### Entries supplied
****************

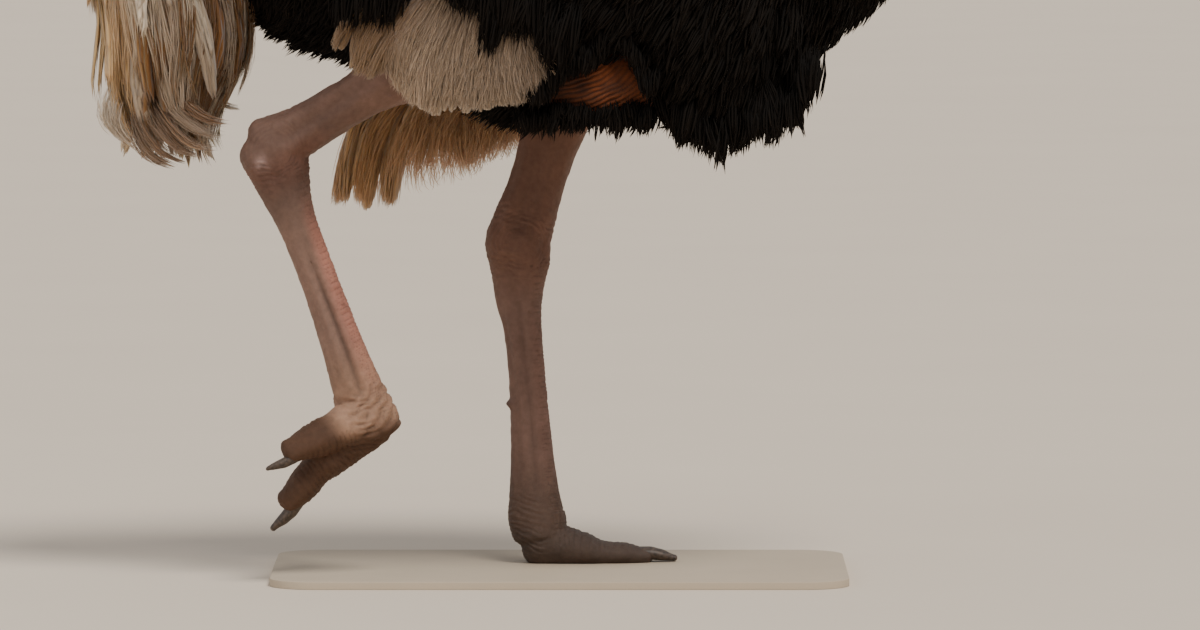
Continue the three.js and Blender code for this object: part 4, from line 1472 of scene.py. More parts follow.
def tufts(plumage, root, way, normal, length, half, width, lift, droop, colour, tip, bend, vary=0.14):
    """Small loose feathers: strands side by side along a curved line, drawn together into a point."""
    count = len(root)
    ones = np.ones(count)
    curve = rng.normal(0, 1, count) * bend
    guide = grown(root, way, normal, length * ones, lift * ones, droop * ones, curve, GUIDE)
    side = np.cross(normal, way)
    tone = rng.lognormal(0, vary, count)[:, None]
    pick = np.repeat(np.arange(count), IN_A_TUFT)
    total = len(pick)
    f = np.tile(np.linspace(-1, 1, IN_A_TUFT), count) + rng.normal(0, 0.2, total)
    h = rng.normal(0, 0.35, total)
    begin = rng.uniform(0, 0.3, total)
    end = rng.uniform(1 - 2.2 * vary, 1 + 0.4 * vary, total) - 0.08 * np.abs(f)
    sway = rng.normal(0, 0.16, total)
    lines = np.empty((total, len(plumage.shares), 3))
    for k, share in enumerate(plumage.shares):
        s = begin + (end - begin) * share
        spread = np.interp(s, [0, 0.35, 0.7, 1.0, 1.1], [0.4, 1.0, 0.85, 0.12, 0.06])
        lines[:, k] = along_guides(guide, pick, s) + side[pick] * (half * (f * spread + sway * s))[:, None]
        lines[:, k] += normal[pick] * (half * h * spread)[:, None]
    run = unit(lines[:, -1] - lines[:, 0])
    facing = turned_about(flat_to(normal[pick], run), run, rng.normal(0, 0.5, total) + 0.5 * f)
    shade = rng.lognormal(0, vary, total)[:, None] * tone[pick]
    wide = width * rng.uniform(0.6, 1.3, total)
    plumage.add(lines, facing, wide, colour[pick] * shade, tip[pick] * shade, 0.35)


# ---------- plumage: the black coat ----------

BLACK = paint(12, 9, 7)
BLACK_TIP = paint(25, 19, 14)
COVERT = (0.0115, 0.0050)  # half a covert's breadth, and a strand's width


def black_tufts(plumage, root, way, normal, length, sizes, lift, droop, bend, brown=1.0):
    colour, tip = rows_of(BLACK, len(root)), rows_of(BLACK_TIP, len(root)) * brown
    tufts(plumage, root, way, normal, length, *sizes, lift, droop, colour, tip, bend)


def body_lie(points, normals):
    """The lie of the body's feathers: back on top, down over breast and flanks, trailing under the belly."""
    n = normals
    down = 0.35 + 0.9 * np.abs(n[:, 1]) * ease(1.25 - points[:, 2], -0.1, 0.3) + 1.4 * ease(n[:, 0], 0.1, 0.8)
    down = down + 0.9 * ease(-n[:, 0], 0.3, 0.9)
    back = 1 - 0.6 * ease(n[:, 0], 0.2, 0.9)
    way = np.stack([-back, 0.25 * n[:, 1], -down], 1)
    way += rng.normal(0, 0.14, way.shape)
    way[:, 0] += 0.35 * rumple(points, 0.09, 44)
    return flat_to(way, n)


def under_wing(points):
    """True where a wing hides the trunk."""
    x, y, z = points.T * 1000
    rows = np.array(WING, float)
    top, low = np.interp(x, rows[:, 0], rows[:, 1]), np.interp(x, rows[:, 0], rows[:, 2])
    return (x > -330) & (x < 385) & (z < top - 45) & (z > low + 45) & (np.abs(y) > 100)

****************

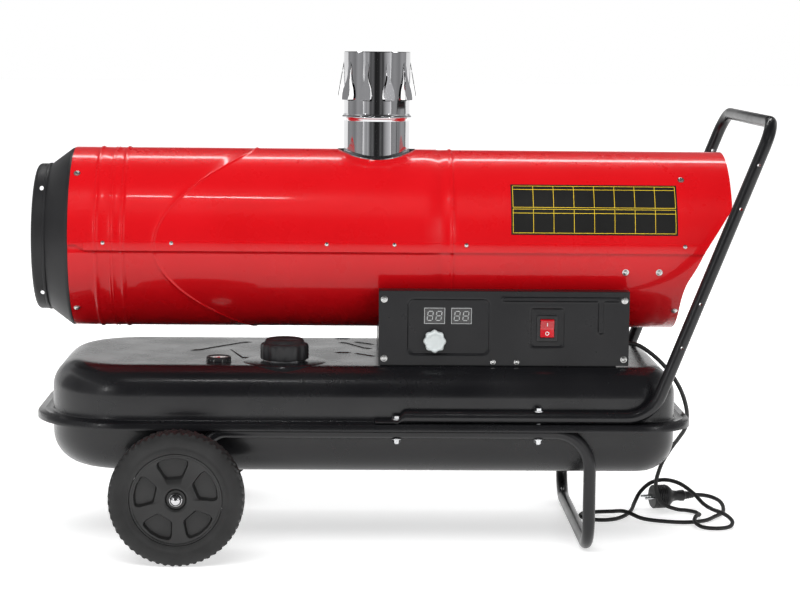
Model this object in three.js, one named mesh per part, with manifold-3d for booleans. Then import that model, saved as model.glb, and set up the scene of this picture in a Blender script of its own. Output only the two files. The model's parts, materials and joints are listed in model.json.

****************

### Task description
Copy out exactly the lines running from the one with "Continue the three.js" to the one with "# ---------- plumage: the", including both ends, and nothing more.

### Written response
Continue the three.js and Blender code for this object: part 4, from line 1472 of scene.py. More parts follow.
def tufts(plumage, root, way, normal, length, half, width, lift, droop, colour, tip, bend, vary=0.14):
    """Small loose feathers: strands side by side along a curved line, drawn together into a point."""
    count = len(root)
    ones = np.ones(count)
    curve = rng.normal(0, 1, count) * bend
    guide = grown(root, way, normal, length * ones, lift * ones, droop * ones, curve, GUIDE)
    side = np.cross(normal, way)
    tone = rng.lognormal(0, vary, count)[:, None]
    pick = np.repeat(np.arange(count), IN_A_TUFT)
    total = len(pick)
    f = np.tile(np.linspace(-1, 1, IN_A_TUFT), count) + rng.normal(0, 0.2, total)
    h = rng.normal(0, 0.35, total)
    begin = rng.uniform(0, 0.3, total)
    end = rng.uniform(1 - 2.2 * vary, 1 + 0.4 * vary, total) - 0.08 * np.abs(f)
    sway = rng.normal(0, 0.16, total)
    lines = np.empty((total, len(plumage.shares), 3))
    for k, share in enumerate(plumage.shares):
        s = begin + (end - begin) * share
        spread = np.interp(s, [0, 0.35, 0.7, 1.0, 1.1], [0.4, 1.0, 0.85, 0.12, 0.06])
        lines[:, k] = along_guides(guide, pick, s) + side[pick] * (half * (f * spread + sway * s))[:, None]
        lines[:, k] += normal[pick] * (half * h * spread)[:, None]
    run = unit(lines[:, -1] - lines[:, 0])
    facing = turned_about(flat_to(normal[pick], run), run, rng.normal(0, 0.5, total) + 0.5 * f)
    shade = rng.lognormal(0, vary, total)[:, None] * tone[pick]
    wide = width * rng.uniform(0.6, 1.3, total)
    plumage.add(lines, facing, wide, colour[pick] * shade, tip[pick] * shade, 0.35)


# ---------- plumage: the black coat ----------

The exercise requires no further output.